--- start GIVEN DATA ---

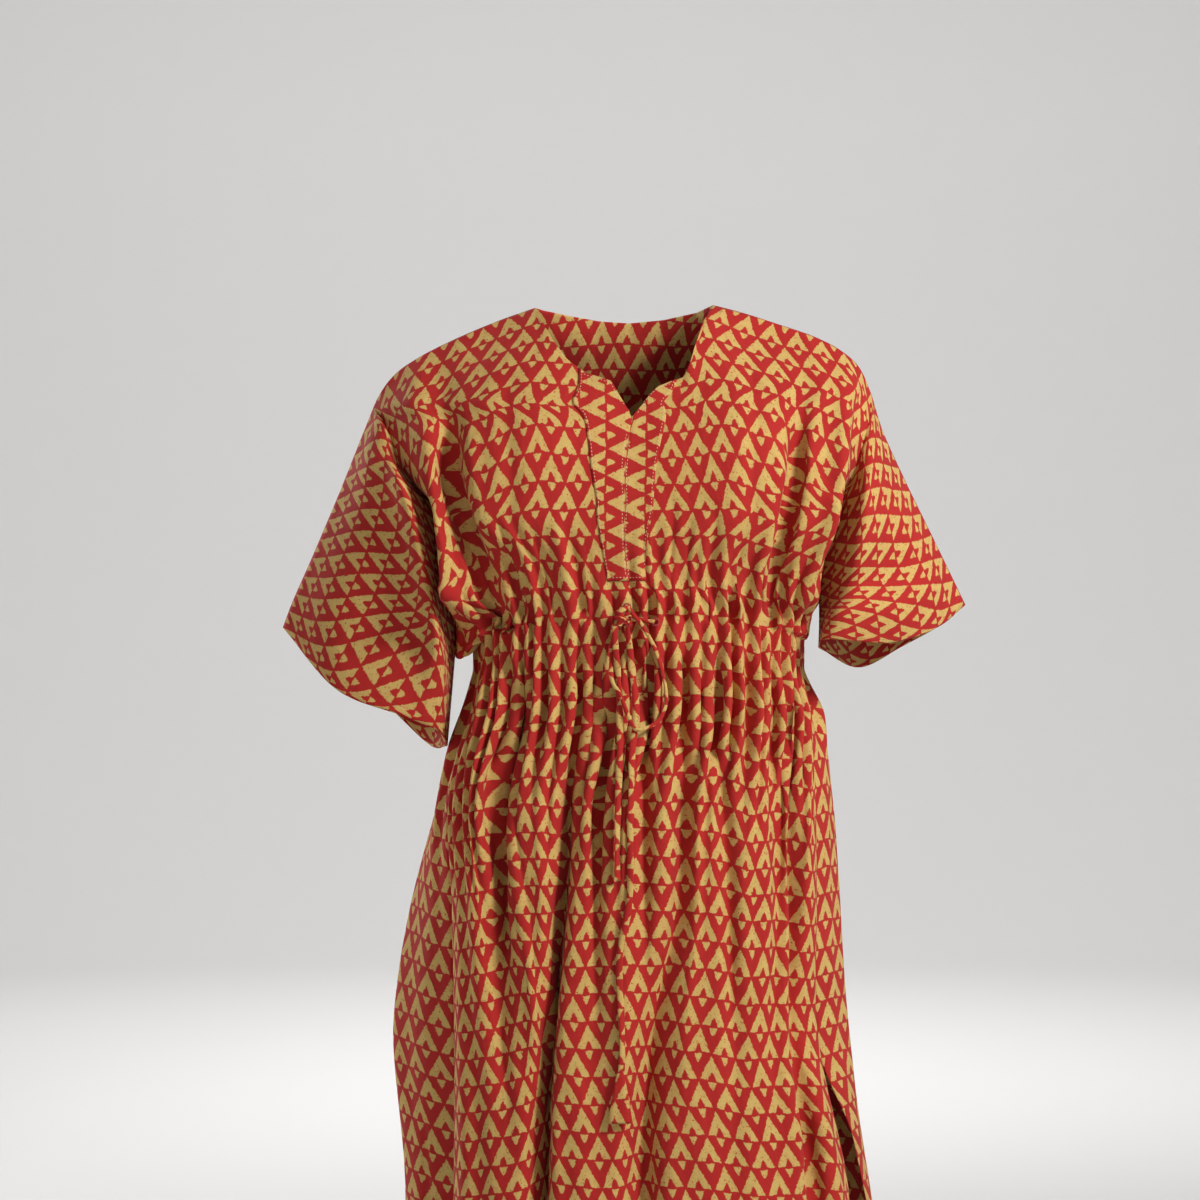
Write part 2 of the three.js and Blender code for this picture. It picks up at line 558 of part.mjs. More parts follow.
function mesh(name, geometry, look = FABRIC) {
  const piece = new THREE.Mesh(geometry, new THREE.MeshStandardMaterial(look));
  piece.name = name;
  return piece;
}

// A panel with the halves of both sleeves cut in one with it.
function panel(name, side) {
  const front = side === "front";
  const { rows, cols } = bodyRows(side);
  const points = [];
  const seams = new Set();
  const shift = (SEAM_GAP / 2) * (front ? -1 : 1);
  const add = (p, onSeam) => {
    points.push(onSeam ? [p[0], p[1] + shift, p[2]] : p);
    if (onSeam) seams.add(points.length - 1);
    return points.length - 1;
  };
  const neck = front ? NECK_FRONT : NECK_BACK;
  const onTop = (col) => col <= neck[0].col || col >= neck[neck.length - 1].col;
  const grid = rows.map((row, r) => row.map((p, col) => {
    const sideSeam = (col === 0 || col === cols) && r >= ARM_ROWS && p[2] > SLIT_TOP - 1;
    return add(p, (r === 0 && onTop(col)) || sideSeam);
  }));
  const quads = [];
  const quad = (a, b, c, d) => quads.push(front ? [a, d, c, b] : [a, b, c, d]);
  for (let r = 0; r < grid.length - 1; r += 1) {
    for (let col = 0; col < cols; col += 1) {
      quad(grid[r][col], grid[r][col + 1], grid[r + 1][col + 1], grid[r + 1][col]);
    }
  }
  const sleeves = [
    { line: TOP_LEFT, table: front ? LEFT_SLEEVE_FRONT : LEFT_SLEEVE_BACK, seam: LEFT_SEAM, col: 0, flip: true },
    { line: TOP_RIGHT, table: front ? RIGHT_SLEEVE_FRONT : RIGHT_SLEEVE_BACK, seam: RIGHT_SEAM, col: cols },
  ];
  sleeves.forEach(({ line, table, seam, col, flip }) => {
    let before = UPPER_ROWS.map((_, r) => grid[r][col]);
    for (let k = 1; k <= SLEEVE_CELLS; k += 1) {
      const section = sleeveSection(line, table, seam, k / SLEEVE_CELLS, ARM_ROWS);
      const now = section.map((p, r) => add(p, r === 0 || r === ARM_ROWS));
      for (let r = 0; r < ARM_ROWS; r += 1) {
        if (flip) quad(now[r], before[r], before[r + 1], now[r + 1]);
        else quad(before[r], now[r], now[r + 1], before[r + 1]);
      }
      before = now;
    }
  });
  const { geometry, outer } = wall(points, quads, (i) => seams.has(i), WALL);
  return { piece: mesh(name, geometry), outer: grid.map((row) => row.map((i) => outer[i])) };
}

// The band round the split lies on the front panel: its points are the panel's, moved out.
const BAND_LEFT = [35, 35, 35, 35.2, 35.6, 36, 36.4, 36.7, 37, 37];
const BAND_RIGHT = [49, 48.6, 48, 47.2, 46.4, 45.6, 45, 44.4, 44, 43.6];
const BAND_COLS = [0, 0.14, 0.29, 0.4, 0.5, 0.64, 0.79, 0.9, 1];
function placket(outer) {
  const thickness = 1;
  const at = (r, col) => {
    const k = Math.min(outer[r].length - 2, Math.floor(col));
    return outer[r][k].clone().lerp(outer[r][k + 1], col - k);
  };
  const points = [];
  const last = BAND_LEFT.length - 1;
  for (let r = 0; r <= last; r += 1) {
    BAND_COLS.forEach((share) => {
      const p = at(r, mix(BAND_LEFT[r], BAND_RIGHT[r], share));
      points.push([p.x, p.y - LAY_GAP - thickness / 2 - WALL * 0.2, p.z]);
    });
  }
  const wide = BAND_COLS.length;
  const quads = [];
  for (let r = 0; r < last; r += 1) {
    for (let k = 0; k < wide - 1; k += 1) {
      const a = r * wide + k;
      quads.push([a, a + wide, a + wide + 1, a + 1]);
    }
  }
  return mesh("placket", wall(points, quads, () => false, thickness).geometry);
}

function cord(name, points, diameter) {
  const curve = new THREE.CatmullRomCurve3(points.map((p) => new THREE.Vector3(...p)), false, "centripetal");
  const steps = Math.min(80, Math.max(3, Math.round(curve.getLength() / (diameter * 2.5))));
  const options = { steps, bevelEnabled: false, extrudePath: curve };
  const corners = Array.from({ length: CORD_SIDES }, (_, i) => {
    const turn = (i / CORD_SIDES) * 2 * Math.PI;
    return new THREE.Vector2(Math.cos(turn), Math.sin(turn)).multiplyScalar(diameter / 2);
  });
  return mesh(name, new THREE.ExtrudeGeometry(new THREE.Shape(corners), options));
}

// The tip is a scrap of cloth folded round the end of the cord: narrow at the top, wide and flat below.
function tip(name, { x, y, top, wide, tall, deep }) {
  const profile = [[0, 0], [0.16, 0], [0.2, -0.15], [0.34, -0.55], [0.5, -0.96], [0.46, -1], [0, -1]];
  const points = profile.map(([r, z]) => new THREE.Vector2(r * wide, z * tall)).reverse();
  const geometry = new THREE.LatheGeometry(points, 10);
  geometry.rotateX(Math.PI / 2);
  geometry.scale(1, deep / wide, 1);
  const piece = mesh(name, geometry);
  piece.position.set(x, y, top);
  return piece;
}

function knot() {
  const geometry = new THREE.SphereGeometry(0.5, 12, 8);
  const piece = mesh("tie_knot", geometry.scale(KNOT.wide, KNOT.deep, KNOT.tall));
  piece.position.set(KNOT.x, KNOT.y, KNOT.z);
  return piece;
}

const kaftan = new THREE.Group();
const front = panel("front_panel", "front");
kaftan.add(front.piece, panel("back_panel", "back").piece, placket(front.outer));
kaftan.add(knot(), cord("tie_cross", CROSS_RUN, CROSS_D), cord("tie_loop", LOOP_RUN, LOOP_D));
kaftan.add(cord("tie_long_end", LONG_RUN, END_D), cord("tie_short_end", SHORT_RUN, END_D));
kaftan.add(tip("tie_long_tip", LONG_TIP));

export default kaftan;
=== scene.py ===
# Drawstring-waist kaftan in block-printed cotton, dressed over its CAD frame.
# Metres, +Z up, the front faces -Y. The tables below are in millimetres, as in the part's source.
import math

import bpy
import numpy as np
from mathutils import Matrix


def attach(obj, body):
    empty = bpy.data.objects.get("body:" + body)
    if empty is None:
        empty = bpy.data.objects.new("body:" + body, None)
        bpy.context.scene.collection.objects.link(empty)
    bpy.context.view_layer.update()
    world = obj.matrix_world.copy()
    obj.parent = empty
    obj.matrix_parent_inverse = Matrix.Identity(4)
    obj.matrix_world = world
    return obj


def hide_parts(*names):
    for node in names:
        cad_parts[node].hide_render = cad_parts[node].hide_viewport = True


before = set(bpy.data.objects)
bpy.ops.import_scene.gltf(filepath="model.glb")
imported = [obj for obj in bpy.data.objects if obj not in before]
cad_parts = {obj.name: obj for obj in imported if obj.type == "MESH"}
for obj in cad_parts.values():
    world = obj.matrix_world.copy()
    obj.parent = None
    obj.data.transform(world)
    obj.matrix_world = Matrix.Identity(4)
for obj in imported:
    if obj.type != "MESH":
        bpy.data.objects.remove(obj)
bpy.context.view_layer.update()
MM = 0.001
# 1 where side_step points out of the cloth, and -1 where it points into it.
SIGN = {"front": 1, "back": -1}

# Cloth as it is cut, and the heights of the worn garment.
HALF_BODY = 300
SLEEVE_END = 550
NECK_HALF = 94
SLEEVE_DROP = 268
CASING_TOP = -332
CASING_END = -364
CASING_CUT = 372
UNDERARM_Z = -226
SLIT_TOP = -768
HEM = -1240
CLOTH = 0.7

# The casing hangs lower towards the sides by this much. The dip sets in above it and fades out below it.
CASING_DIP = 24
DIP_FROM = -275
DIP_RUN = 43
DIP_END = -480
DIP_FADE = 108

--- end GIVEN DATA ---

Quote the listing above, but only from the line that shows "const kaftan = new THREE.Group();" through the line that shows "if empty is".

• _TASK ANSWER_
const kaftan = new THREE.Group();
const front = panel("front_panel", "front");
kaftan.add(front.piece, panel("back_panel", "back").piece, placket(front.outer));
kaftan.add(knot(), cord("tie_cross", CROSS_RUN, CROSS_D), cord("tie_loop", LOOP_RUN, LOOP_D));
kaftan.add(cord("tie_long_end", LONG_RUN, END_D), cord("tie_short_end", SHORT_RUN, END_D));
kaftan.add(tip("tie_long_tip", LONG_TIP));

export default kaftan;
=== scene.py ===
# Drawstring-waist kaftan in block-printed cotton, dressed over its CAD frame.
# Metres, +Z up, the front faces -Y. The tables below are in millimetres, as in the part's source.
import math

import bpy
import numpy as np
from mathutils import Matrix


def attach(obj, body):
    empty = bpy.data.objects.get("body:" + body)
    if empty is None:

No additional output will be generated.